45 dakika sonra Mersin'e varırım. Zaman kaybetmeden hızlıca yürüyüp boş olan otobüsün arka kapısının önündeki koltuğun cam kenarına otururum. Eğer biri oraya oturmuşsa bir diğer otobüsü beklerim. Mp3'ün ses seviyesini 40'a getiririm. Boş olan duraklarda bile duran otobüs şöförüne içimden küfürler ederim. Yolculuk boyunca boş olan koltuğun her zaman benim yanımdaki koltuk olduğunu farkedip lise anılarımı tazelerim.

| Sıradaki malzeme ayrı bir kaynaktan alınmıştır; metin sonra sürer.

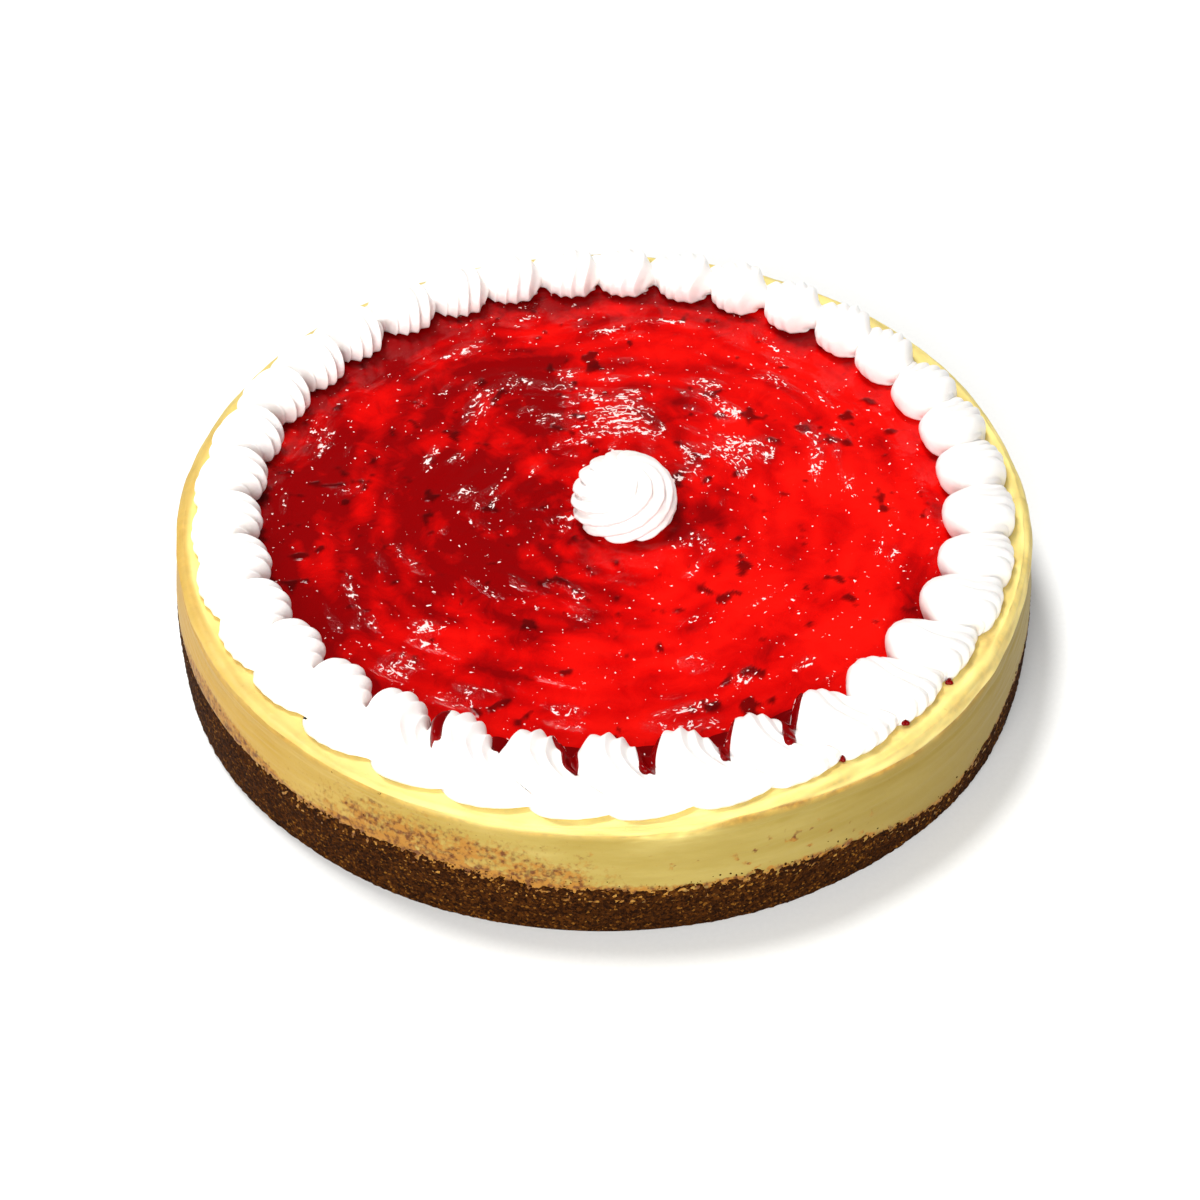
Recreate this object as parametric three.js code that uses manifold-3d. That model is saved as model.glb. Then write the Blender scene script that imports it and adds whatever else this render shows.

Zihnimdeki çöplükler arasında dolanır dururum. "Derin yalnızlığımda sık sık kendi kendime konuşurum, ama fazla yüksek sesle değil, kendi sesimin boş boş yankılanacağından korkarım." Ara sıra kulaklıklarımı çıkarır dışarıya ne kadar ses geldiğini, insanların rahatsız olup olmadıklarını kontrol ederim.

Fakültenin önündeki sınıf arkadadaşlarımla sırayla tokalaşırım. Bu sırada müziği durdururum fakat kulaklığımı çıkarmam. Çünkü insanların benimle konuşmasını istemem. Ordan biri çıkıp ''çıkar şunu yeav, ne dinliyon bakim hele'' deyip çekerse kulaklığı ''sessizliği dinliyorum'' der uzaklaşırım ordan.

Bütün sınıfın önümde olmasını sağlayacak şekilde otururum. Duvar dibindeki en arka sırada. Çoğu zaman hayallere dalarım, ilgilendiğim bir konu ise dersi takip ederim. Cevabını çok iyi bildiğim sorulara bile cevap vermem.



Dersler bitince, arkadaşlarımın 'bugün bizde kal, pes atarık' önerisini reddettikten sonra bütün o yolu aşıp Adana'ya evime varırım. Gururdayan midemi ağzına kadar doldurduktan sonra uzanır güzel bir Uzak Doğu filmi seyrederim.

İşte bütün günün yorgunluğunun bittiği an. Hani soruyorsun ya arkadaş 'yorucu olmuyor mu diye?' emin ol senin o salak triplerini çekmekten daha yorucu değil.

Kulağa çok yalnız geliyor değil mi? 'Herkes gerçeğin ne kadarına dayanabileceğini seçmeli' ben günüm monoton olabildiği sürece mutlu oluyorum, hissizleştiğim her an hissizliğin en güzel his olduğunu yeniden keşfediyorum. Kendine yetebilmek, kimseye ihtiyaç duymamak hiçbir zaman yalnızlık değildir. '' İnsanlarla ne kadar az ilişkim olursa o kadar çok mutlu olduğum gerçek ve sınanmış bir denklem. Hayatın içinde yaşamaya çalıştığımda huzursuz oluyorum.''

Bugün günlerden Salı, dağınık saçlarımı asansör aynasında düzeltip, bitirdiğim elmamı ikinci çöp konteynerına atmak için sıcak yatağımdan kalkmaya çalışıyorum.